Los mitos normalmente explican fenómenos y problemas teológicos, y por eso narran
las vidas de los dioses; que en sí mismos son representaciones de las
determinaciones de la realidad, que resulta de la forma en que se relacionan
entre sí. De ahí la profusa sexualidad de los dioses, como explicación última
de la energía compulsiva de la realidad; y normalmente también, suelen derivar
en una justificación explicativa, resultando en la legitimación trascendente de
cuestiones políticas.
Eso no es extraño, la política es una naturaleza en que la cultura adquiere
su valor apoteósico como realidad; que reproduce artificialmente a la realidad
en sí, como extensión en que ocurren los fenómenos reales.
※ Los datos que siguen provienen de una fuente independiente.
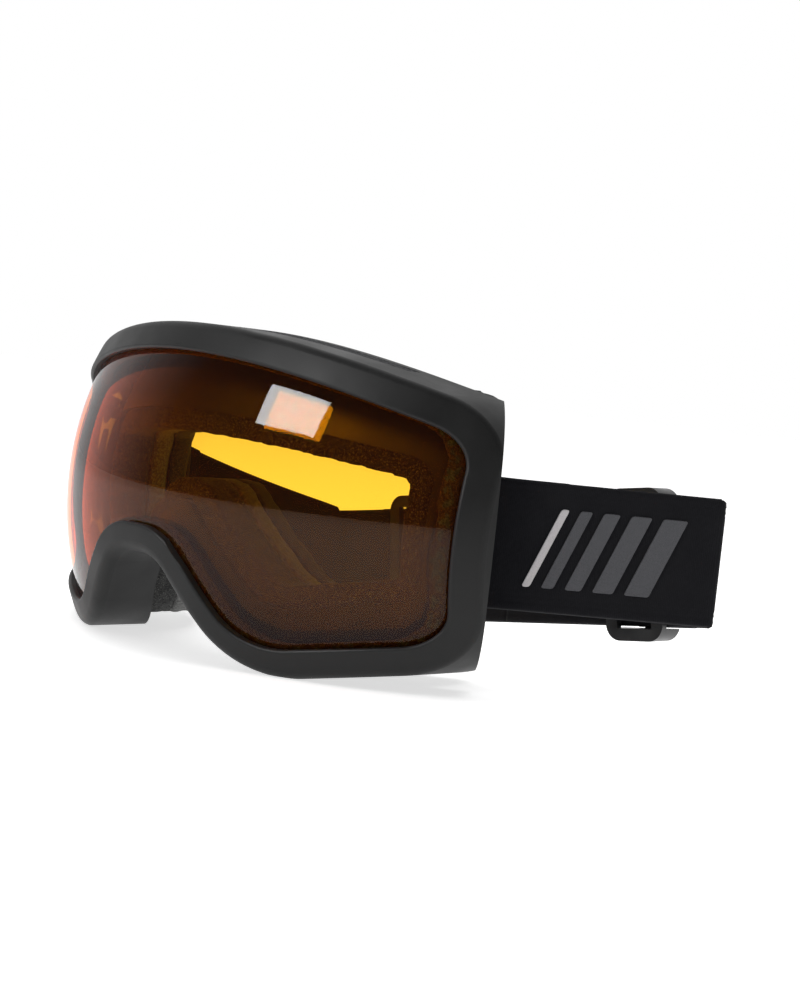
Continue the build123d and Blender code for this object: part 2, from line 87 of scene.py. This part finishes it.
# Woven motif on the left leg.
MOTIF_FROM = 13.0 * MM
MOTIF_BARS = (2.2 * MM, 3.4 * MM, 4.6 * MM, 5.8 * MM, 7.0 * MM)
MOTIF_PALE_BARS = 1
MOTIF_GAP = 3.2 * MM
MOTIF_HEIGHT = 22.0 * MM
MOTIF_SLANT = 9.0 * MM
MOTIF_CORNER = 0.8 * MM
MOTIF_SUNK = 0.3 * MM
MOTIF_PROUD = 0.45 * MM
MOTIF_SHOULDER = 0.15 * MM
CORNER_STEPS = 5

# Soft pieces: points closer than SOFT_WELD are one point before the surface is made even.
SOFT_WELD = 0.002 * MM
SOFT_ROUNDING = 0.5
SOFT_ROUNDING_PASSES = 2

# The lens mirrors less than solid plastic would, and only on its outside.
LENS_IOR = 1.3

# Noise textures stay mostly between these values.
NOISE_LOW = 0.3
NOISE_HIGH = 0.7

# Stage. The camera looks from the wearer's front left, a little from above, held slightly rolled.
CAMERA_AZIMUTH = math.radians(43.55)
CAMERA_ELEVATION = math.radians(3.78)
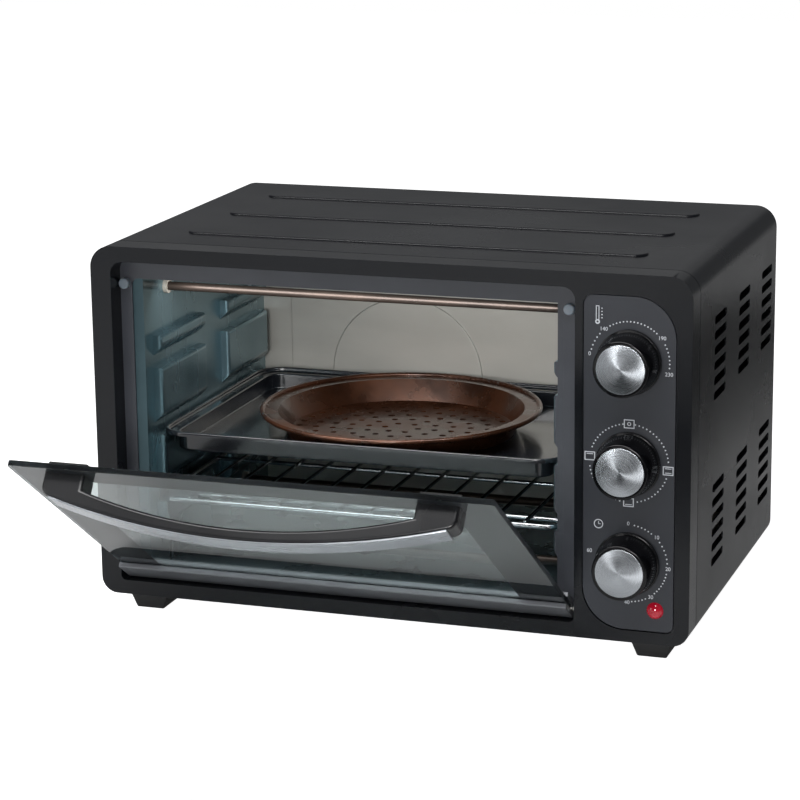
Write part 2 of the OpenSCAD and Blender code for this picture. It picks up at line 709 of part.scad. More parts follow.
// Stands an outline drawn as X and distance off the glass up on the shut door
module off_glass(z0, h) translate([door_cx, glass_y0, z0]) mirror([0, 1, 0]) linear_extrude(h) children();

module door_handle() color([0.07, 0.07, 0.08]) in_place() on_door() difference() {
    off_glass(handle_z0, handle_h) handle_plan();
    for (s = [-1, 1]) rod_y([door_cx + s * screw_x, glass_y0 - 11, handle_mid_z], 12, 4.1);
}

module handle_trim() color([0.78, 0.79, 0.80]) in_place() on_door() off_glass(handle_z0, handle_h)
    difference() {
        intersection() {
            translate([0, bow_y]) circle(handle_r + trim_t, $fn = bow_fn);
            translate([1 - tip_x, 0]) square([2 * tip_x - 2, handle_reach + trim_t + 1]);
        }
        translate([0, bow_y]) circle(handle_r + 0.05, $fn = bow_fn);
    }

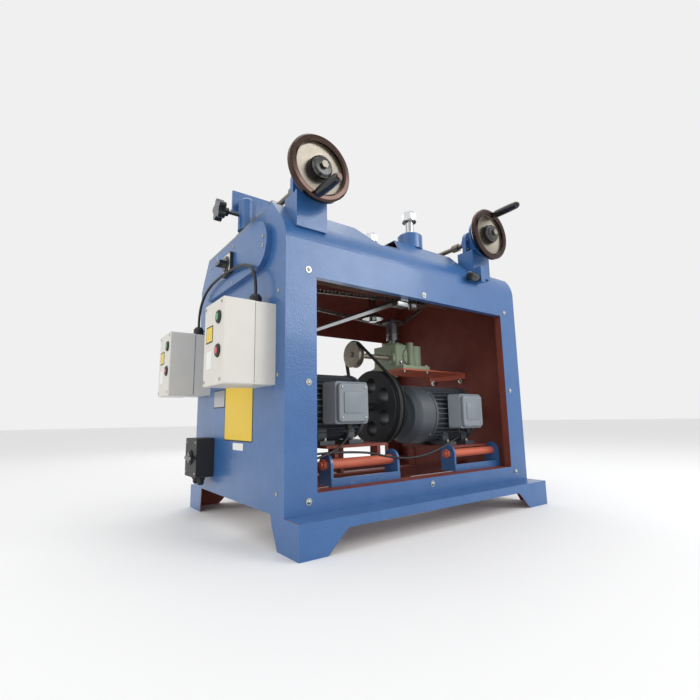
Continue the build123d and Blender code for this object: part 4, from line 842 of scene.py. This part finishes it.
class BayTrim:
    """Bolts and a bar end block in the open motor bay."""

    def build(self) -> None:
        """Makes the small pieces of the bay."""
        bolts = Form("bay bolts")
        for x0, x1 in ((-334, -86), (164, 412)):
            for x in (x0 + 70, x1 - 70):
                Fastener.hex_head(bolts, DATUM.at(x, 58, 133), Facing.UP, 13, 7)
        for face, level in ((-150, 345), (380, 320)):
            for x in (face - 153, face - 51):
                for y in (130, 280):
                    Fastener.hex_head(bolts, DATUM.at(x, y, level - 100), Facing.UP, 10, 6)
        for y in (275, 430):
            Fastener.hex_head(bolts, DATUM.at(492, y, 462), Facing.LEFT, 13, 7)
        for y in (40, 650):
            Fastener.hex_head(bolts, DATUM.at(-66, y, 675), Facing.DOWN, 13, 7)
        Fastener.hex_head(bolts, DATUM.at(-395, 233.5, 741), Facing.UP, 13, 7)
        bolts.done(ZINC, slot="cover_screws")
        block = Form("bar end block").slab((46, 30, 14), DATUM.at(-66, 44, 672), Facing.DOWN, 3, 1.5)
        block.done(STEEL, slot="chain_bars")


class GuardTrim:
    """Screws of the belt guard and of the right end."""

    def build(self) -> None:
        """Makes the screws of the guard and of the right end."""
        screws = Form("guard screws")
        for y, z in ((233.5, 880), (205, 252), (166, 700), (300, 700), (140, 450), (278, 450)):
            Fastener.pan_head(screws, DATUM.at(574, y, z), Facing.RIGHT, 5.5, 3)
        for y in (40, 650):
            for z in (640, 420, 130):
                Fastener.pan_head(screws, DATUM.at(500, y, z), Facing.RIGHT, 5.5, 3)
        screws.done(ZINC, slot="cover_screws")


# ------------------------------------------------------------------ stage, light and camera
@dataclass
class Studio:
    """Pale floor, soft lamps and the camera."""

    eye: Point = (-988.0, -933.4, 306.1)
    yaw_deg: float = 36.35
    pitch_deg: float = 9.19
    roll_deg: float = -0.96
    lens: float = 21.97

    def build(self) -> None:
        """Makes the stage, the lamps and the camera."""
        self._floor()
        self._world()
        self._lamp("key", (1500, -2500, 1900), (0, 200, 500), 1.6, 42)
        self._lamp("left fill", (-3000, 0, 1500), (-200, 300, 500), 2.2, 14)
        self._lamp("top", (0, 500, 3200), (0, 300, 500), 2.6, 18)
        self._lamp("back rim", (1200, 3000, 2000), (0, 400, 600), 2.0, 14)
        self._camera()
        bpy.context.scene.view_settings.view_transform = "Standard"

    @staticmethod
    def _floor() -> None:
        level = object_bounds()[0].z
        data = bpy.data.meshes.new("floor")
        far = 30.0
        corners = [(-far, -far, level), (far, -far, level), (far, far, level), (-far, far, level)]
        data.from_pydata(corners, [], [(0, 1, 2, 3)])
        floor = bpy.data.objects.new("floor", data)
        bpy.context.scene.collection.objects.link(floor)
        data.materials.append(FINISHES.plain(Finish("pale studio floor", "ececec", 0.7)))
        floor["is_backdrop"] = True

    @staticmethod
    def _world() -> None:
        world = bpy.data.worlds.new("studio")
        bpy.context.scene.world = world
        world.use_nodes = True
        sky = world.node_tree.nodes["Background"]
        sky.inputs["Color"].default_value = linear("f0f0f0")
        sky.inputs["Strength"].default_value = 1.0

    @staticmethod
    def _lamp(name: str, place: Point, target: Point, size: float, power: float) -> None:
        data = bpy.data.lights.new(name, "AREA")
        data.shape = "SQUARE"
        data.size = size
        data.energy = power
        lamp = bpy.data.objects.new(name, data)
        lamp.location = DATUM.at(*place)
        lamp.rotation_euler = (DATUM.at(*target) - lamp.location).to_track_quat("-Z", "Y").to_euler()
        bpy.context.scene.collection.objects.link(lamp)

    def _camera(self) -> None:
        yaw, pitch, roll = radians(self.yaw_deg), radians(self.pitch_deg), radians(self.roll_deg)
        ahead = Vector((sin(yaw) * cos(pitch), cos(yaw) * cos(pitch), sin(pitch)))
        right = Vector((cos(yaw), -sin(yaw), 0))
        up = right.cross(ahead)
        cam_x = right * cos(roll) + up * sin(roll)
        cam_y = up * cos(roll) - right * sin(roll)
        data = bpy.data.cameras.new("camera")
        data.sensor_width = 36.0
        data.lens = self.lens
        data.clip_end = 100.0
        camera = bpy.data.objects.new("camera", data)
        matrix = Matrix((cam_x, cam_y, -ahead)).transposed().to_4x4()
        matrix.translation = DATUM.at(*self.eye)
        camera.matrix_world = matrix
        bpy.context.scene.collection.objects.link(camera)
        bpy.context.scene.camera = camera


def build() -> None:
    """Dresses the whole machine and sets the scene."""
    Paintwork().apply()
    pieces: list[Callable[[], None]] = [
        FeedChain().build,
        MotorTrim("feed", -150.0, 345.0).build,
        MotorTrim("drum", 380.0, 320.0).build,
        StarterBox("near", 120.0).build,
        StarterBox("far", 620.0).build,
        EndPanelTrim().build,
        SwitchTrim().build,
        GearboxTrim().build,
        HeadTrim().build,
        WheelTrim().build,
        BayTrim().build,
        GuardTrim().build,
        Studio().build,
    ]
    for make in pieces:
        make()
        LOG.info("made %s", make.__qualname__)


if __name__ == "__main__":
    logging.basicConfig(level=logging.INFO)
    build()
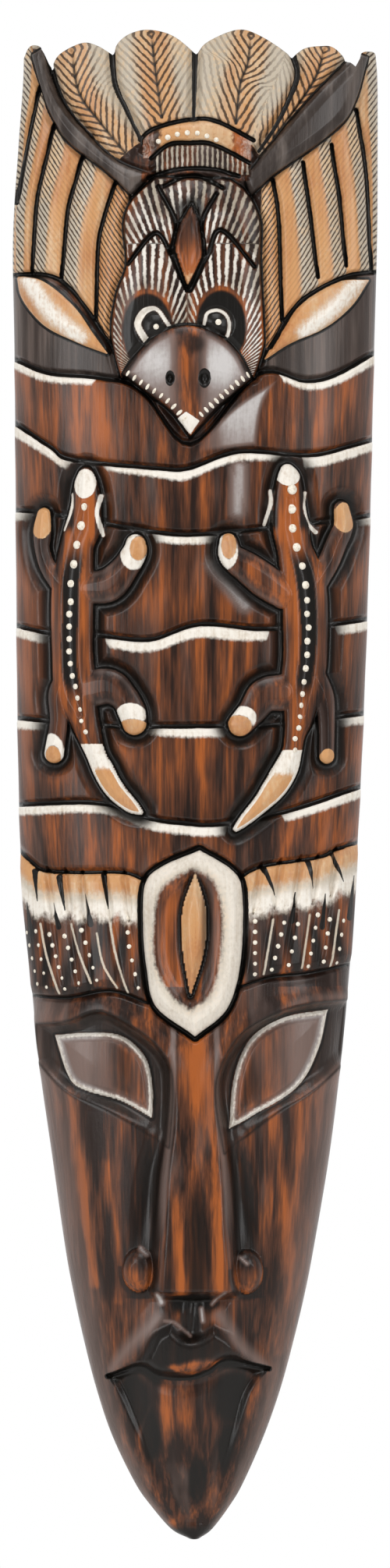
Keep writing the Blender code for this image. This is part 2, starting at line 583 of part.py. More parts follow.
def stained_wood():
    """Dark stained and varnished wood."""
    material = bpy.data.materials.new("stained_wood")
    material.use_nodes = True
    shader = material.node_tree.nodes["Principled BSDF"]
    shader.inputs["Base Color"].default_value = (0.12, 0.045, 0.018, 1)
    shader.inputs["Roughness"].default_value = 0.38
    shader.inputs["Metallic"].default_value = 0.0
    return material


def build():
    for thing in list(bpy.data.objects):
        bpy.data.objects.remove(thing, do_unlink=True)
    mask = bpy.data.objects.new("carved_mask", blank_mesh())
    bpy.context.collection.objects.link(mask)
    mask.data.materials.append(stained_wood())
    thin = mask.modifiers.new("thin", "DECIMATE")
    thin.ratio = FACES_KEPT / (4.0 * COLUMNS * ROWS)
    for name, tool in (("hanging_hole", hanging_hole()), ("hollow", cutter(hollow_mesh()))):
        boolean = mask.modifiers.new(name, "BOOLEAN")
        boolean.operation = "DIFFERENCE"
        boolean.object = tool


build()
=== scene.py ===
# A carved and painted wooden wall mask, one metre tall, built round its CAD part.
# Metres, +Z up, the mask faces -Y. The carving is drawn on a sheet in thousandths of the height:
# u runs across from the middle, v runs up from the tip of the chin.
import bpy
import math
import numpy as np
from mathutils import Matrix, Vector


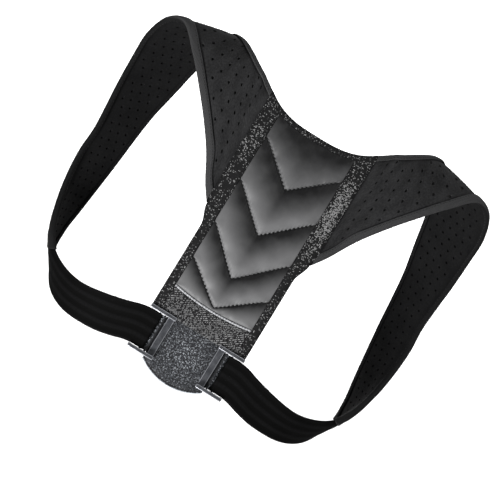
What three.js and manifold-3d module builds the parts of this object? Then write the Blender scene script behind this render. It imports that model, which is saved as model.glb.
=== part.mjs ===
// Posture corrector in its worn form: a padded back panel whose two shoulder pads pass
// over the shoulders and down the chest, and whose elastic straps come back under the
// arms to two buckles on a tab below the panel.
// Millimetres, +Z up. The wearer faces +Y, so the quilted face looks along -Y.
// The origin lies midway between the two shoulders, where the pads bear on them.

import * as THREE from 'three';
import { mergeVertices } from 'three/addons/utils/BufferGeometryUtils.js';
import Module from 'manifold-3d';

const wasm = await Module();
wasm.setup();

// Back panel, with heights measured up from the hem of its leather
const panelHeight = 237;
const leatherHalfWidth = 50.5;
const lowerHalfWidth = 62;
const upperHalfWidth = 69;
const armCornerBottom = 80;
const armCornerTop = 106;
const neckRise = 17.5;
const neckRisePower = 3;
const bandHeight = 27.6;
const hemRise = 4.5;

// Worn shape
const crestHeight = 288;
const crestDrop = 15;
const halfSpan = 229;
const backDepth = 82;
const chestDepth = 85;
const neckLean = 16;
const neckLeanPower = 1.6;
const flatHalfWidth = 45;
const sideBend = 3;

// Layers
const liningThickness = 4;
const tapeThickness = 1.2;
const leatherThickness = 1.6;
const quiltRise = 5;
const puffFullness = 0.7;
const puffSidePower = 6;
const pipingHeight = 2.8;
const pipingThickness = 2.6;
const pipingFoot = 0.35;
const neckBindingWidth = 7.5;
const padBindingWidth = 5.5;
const armBindingWidth = 9.5;
const foldGap = 0.45;
const clearance = 0.3;
const seamGap = 0.5;
const sameSpot = 1e-4;

// Lower tab
const tabHalfWidth = 39.8;
const tabDrop = 98;
const tabRadius = 68;
const tabTuck = 14;
const tabThickness = 2.6;
const tabLoopWall = 1.2;

// Buckles
const buckleOpening = 47.5;
const buckleInner = 29;
const buckleLength = 34;
const railWidth = 4.6;
const railWall = 1.8;
const railLip = 2.4;
const flatBarInset = 1;
const flatBarWidth = 8;
const flatBarThickness = 2.5;
const loopBarRadius = 1.2;
const loopBarStep = 13;
const strapBarRadius = 1.3;
const strapBarStep = 19.4;
const strapBarLift = 1;

// Elastic straps
const elasticWidth = 46.5;
const elasticThickness = 1.8;
const elasticReturn = 62;

// Chevron seams of the quilted leather: height in the middle and extra height at the
// sides, as shares of the panel's height
const chevronRows = [
  { middle: 0.026, rise: 0.165 },
  { middle: 0.19, rise: 0.203 },
  { middle: 0.437, rise: 0.194 },
  { middle: 0.692, rise: 0.181 },
];

// Right shoulder loop, from the panel's seam over the shoulder, down the chest and
// under the arm. The neck edge of the pad becomes the lower edge of the elastic strap.
// x: share of the way from the panel's side to the half span. z: share of the crest's
// height above the hem. y: share of the chest's depth, ahead of the shoulder's crest.
// bow: how far the middle stands out, as a share of the width.
const loopRows = [
  { neck: [0.09, 0.918, -0.61], arm: [0.09, 0.438, -0.79], bow: 0.01 },
  { neck: [0.156, 0.941, -0.565], arm: [0.2, 0.545, -0.71], bow: 0.02 },
  { neck: [0.219, 0.963, -0.48], arm: [0.331, 0.646, -0.61], bow: 0.03 },
  { neck: [0.281, 0.984, -0.365], arm: [0.481, 0.747, -0.48], bow: 0.03 },
  { neck: [0.35, 1, -0.176], arm: [0.65, 0.851, -0.29], bow: 0.02 },
  { neck: [0.43, 0.993, 0.118], arm: [0.825, 0.938, -0.05], bow: 0.01 },
  { neck: [0.469, 0.958, 0.33], arm: [0.938, 0.917, 0.15], bow: 0 },
  { neck: [0.506, 0.9, 0.52], arm: [1, 0.83, 0.34], bow: 0.01 },
  { neck: [0.55, 0.8, 0.7], arm: [1, 0.712, 0.49], bow: 0.02 },
  { neck: [0.594, 0.677, 0.85], arm: [0.988, 0.597, 0.55], bow: 0.03 },
  { neck: [0.638, 0.556, 0.94], arm: [0.969, 0.486, 0.576], bow: 0.03 },
  { neck: [0.663, 0.438, 0.99], arm: [0.956, 0.389, 0.576], bow: 0.03 },
  { neck: [0.681, 0.326, 1], arm: [0.963, 0.292, 0.54], bow: 0.04 },
  { neck: [0.706, 0.198, 0.965], arm: [0.944, 0.18, 0.447], bow: 0.06 },
  { neck: [0.731, 0.076, 0.88], arm: [0.9, 0.07, 0.28], bow: 0.1 },
  { neck: [0.75, -0.017, 0.74], arm: [0.831, -0.031, 0.094], bow: 0.14 },
  { neck: [0.744, -0.1, 0.54], arm: [0.738, -0.1, -0.08], bow: 0.17 },
  { neck: [0.706, -0.18, 0.28], arm: [0.656, -0.132, -0.28], bow: 0.13 },
  { neck: [0.638, -0.25, 0.02], arm: [0.569, -0.149, -0.447], bow: 0.07 },
  { neck: [0.544, -0.29, -0.26], arm: [0.475, -0.156, -0.635], bow: 0.03 },
  { neck: [0.419, -0.307, -0.53], arm: [0.363, -0.153, -0.776], bow: 0.01 },
  { neck: [0.231, -0.303, -0.78], arm: [0.219, -0.141, -0.894], bow: 0 },
];

// Steps of the pad and its bindings up to a row of the loop: closest over the shoulder
const padSteps = [
  { row: 0, steps: 0 },
  { row: 3, steps: 6 },
  { row: 8, steps: 24 },
  { row: 17, steps: 41 },
];

// Stations where the strap runs into the buckle: distance outside the buckle's strap
// bar, how far it has dropped and how far its two edges have turned forwards, as
// shares of the elastic strap's width
const buckleRows = [
  { out: 0.81, drop: 0.13, neckTurn: 0.15, armTurn: 0.06 },
  { out: 0.51, drop: 0.04, neckTurn: 0.04, armTurn: 0.015 },
  { out: 0.25, drop: 0, neckTurn: 0, armTurn: 0 },
  { out: 0, drop: 0, neckTurn: 0, armTurn: 0 },
  { out: -0.25, drop: 0, neckTurn: 0, armTurn: 0 },
];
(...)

En ese sentido, un
mito especialmente llamativo es el de la lucha de los orishas contra el Diablo;
en la que este representa el mal en su forma más clásica, de máxima dificultad
para la realización plena del ser.
En la tradición yoruba, ningún santo conseguía vencer al diablo, que lo
mismo se escurría que los vencía; esto último aprovechando alguna debilidad, que
los exponía en sus propias dificultades. Quienes único consiguieron vencer al diablo
fueron los jimaguas, niños hijos de Shangó y Oshún; que así son el fruto de la
relación complementaria en que se consigue la naturaleza de las cosas, y con
ello la base para su respetiva realidad.
Lo curioso es que sean los jimaguas, por esa condición infantil que
acercaría el mito al problema de la inocencia; que siendo clásico y recurrente,
aquí aparece en esa función de alegría y disfrute de lo inmediato. Es curioso,
porque esa capacidad de disfrute es lo único a lo que no puede sobreponerse el
diablo; falleciendo agotado, no ante el esfuerzo —debilitado en la relativa
hipocresía— de los otros, sino ante la paz.